Le site de Carole Zalberg


233 - 1 = 232 livres dans ma PAL ...

6 commentaires:

Aifelle a dit…

Je l'avais vu sans m'y attarder, je le note parce que je suis sûre qu'il m'intéressera et qu'il me touchera.

Dominique a dit…

Le type même de livre que j'aime.
j'écoutais il y a quelques jours des commentaires sur des livres sur la guerre de 14 qui disait : bientôt il ne restera que les livres puisque les témoins disparaissent
je crois qu'il en est de même pour la shoah et les atrocités de la 2ème guerre d'où l'importance des livres

choupynette a dit…

je viens de lire chez Ys son billet sur Daeninckx qui évoque l'histoire de l'autre côté de la frontière.

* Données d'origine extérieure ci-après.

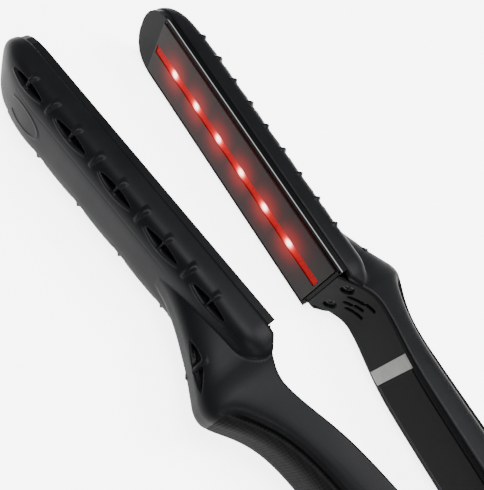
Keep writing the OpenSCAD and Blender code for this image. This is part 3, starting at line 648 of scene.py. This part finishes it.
# moulded thermoplastic rubber: the product of two sine waves that cross gives rows of small dull dots
def grippedRubber(name):
    material, tree, shader, where = newMaterial(name)
    axes = addNode(tree, "SeparateXYZ", where, output=None).outputs
    waves = []
    for angle in rubber["angles"]:
        x = addNode(tree, "Math", axes[0], math.cos(math.radians(angle)), operation="MULTIPLY")
        z = addNode(tree, "Math", axes[2], math.sin(math.radians(angle)), operation="MULTIPLY")
        slant = addNode(tree, "Math", x, z, operation="ADD")
        phase = addNode(tree, "Math", slant, 2 * math.pi / rubber["ridge"], operation="MULTIPLY")
        waves.append(addNode(tree, "Math", phase, operation="SINE"))
    dots = addNode(tree, "Math", *waves, operation="MULTIPLY")
    fine = addNode(tree, "TexNoise", where, 0, 1000 / rubber["grainSize"], 2, noiseRough)
    dotPart = addNode(tree, "Math", dots, rubber["dots"], operation="MULTIPLY")
    finePart = addNode(tree, "Math", fine, rubber["grain"], operation="MULTIPLY")
    height = addNode(tree, "Math", dotPart, finePart, operation="ADD")
    tone = addNode(tree, "MapRange", height, *rubber["tone"], 0, 1)
    fill(tree, shader, {
        "Base Color": addNode(tree, "Mix", **asColour, named={
            0: tone, 6: linear(rubber["dark"]), 7: linear(rubber["light"])}),
        "Roughness": addNode(tree, "MapRange", fine, *noiseSpan, *rubber["rough"]),
        "Normal": addNode(tree, "Bump", named={
            "Strength": rubber["strength"], "Distance": rubber["depth"] * 1e-3, "Height": height}),
        "Specular IOR Level": rubber["specular"]})
    return material


# six lamps under the strip: the first one's place, their distance and their number
lamp = dict(first=180.7, pitch=13.28, count=6, red="#ff0508", pale="#ffd9cc")


# closeness to the nearest lamp: one over one plus the fourth power of the distance from it, measured in
# spread mm along the arm and in width mm across it
def lampGlow(tree, coords, spread, width):
    along = addNode(tree, "Math", coords[0], -1000.0, operation="MULTIPLY")
    past = addNode(tree, "Math", along, lamp["first"], operation="SUBTRACT")
    step = addNode(tree, "Math", past, lamp["pitch"], operation="DIVIDE")
    nearest = addNode(tree, "Math", step, operation="ROUND")
    nearest = addNode(tree, "Math", nearest, 0.0, operation="MAXIMUM")
    nearest = addNode(tree, "Math", nearest, lamp["count"] - 1, operation="MINIMUM")
    gap = addNode(tree, "Math", step, nearest, operation="SUBTRACT")
    gap = addNode(tree, "Math", gap, lamp["pitch"] / spread, operation="MULTIPLY")
    side = addNode(tree, "Math", coords[2], 1000.0 / width, operation="MULTIPLY")
    gapSquare = addNode(tree, "Math", gap, gap, operation="MULTIPLY")
    sideSquare = addNode(tree, "Math", side, side, operation="MULTIPLY")
    square = addNode(tree, "Math", gapSquare, sideSquare, operation="ADD")
    fourth = addNode(tree, "Math", square, square, operation="MULTIPLY")
    below = addNode(tree, "Math", 1.0, fourth, operation="ADD")
    return addNode(tree, "Math", 1.0, below, operation="DIVIDE")


# heating plate: grinding lines 0.25 mm apart, stretched fifty times along the arm, a cloud, bare edges and a painted
# red glow
plate = dict(dark="#111211", light="#191a19", stretch=0.02, line=0.25, cloud=9, share=0.5, rough=(0.36, 0.5),
             depth=0.006, edge=(0.01008, 0.01016), edgeColour="#2c2d2e", metallic=(0.05, 1.0), specular=0.1,
             paintedGlowPower=0.4, paintedGlowSpread=5.0)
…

Encore des enfants qui voient leur vies bouleversées. Je note bien sûr ce roman!

Lounima a dit…

Un roman qui m'a l'air bouleversant : je note, pour plus tard... ;-)

Nanne a dit…

@ Aifelle : Je suis sûre que ce récit te touchera, parce que - quelque part - il ressemble à "Itzik" dont tu avais apprécié la lecture ... C'est simple, accessible et émouvant !

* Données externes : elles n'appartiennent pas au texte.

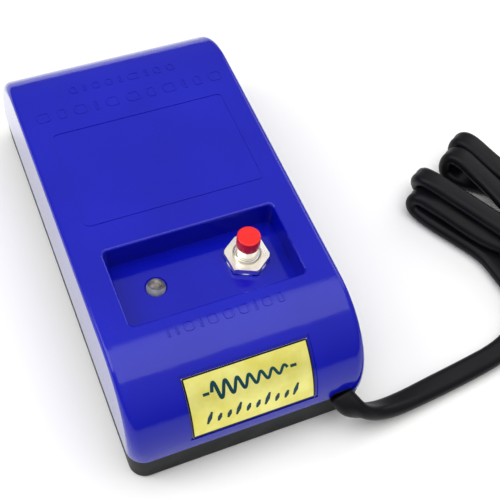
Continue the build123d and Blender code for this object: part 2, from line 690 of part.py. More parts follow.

@ Dominique : Dans ce récit, c'est la fille qui raconte - de façon romancée - l'enfance cachée de sa mère. Mais l'objectif est bien le travail de Mémoire et le relais de cette Histoire qui commence à se perdre dans les méandres du temps, parce que les derniers témoins disparaissent ou sont âgés ... Heureusement, les livres sont là pour laisser une trace de ces existences !

Nanne a dit…

@ Choupynette : J'ai aussi lu le billet d'Ys sur "Galadio" de D. Daeninckx, et il est toujours intéressant d'avoir des témoignages des deux côtés de la frontière et savoir que ce sont - encore et toujours - les enfants qui souffrent le plus de telles situations ! Et les enfants nés d'Allemandes et de soldats noirs français ou américains ont payé un lourd tribut avant et après la 2ème GM ... Peu de gens le savent !

@ Lounima : Il est à lire pour la beauté de son écriture. Mais il n'est jamais triste ... Au contraire. Il est plutôt optimiste et positif, malgré le sujet abordé ! Dans tous les cas, une envie de découvrir cette romancière, aussi.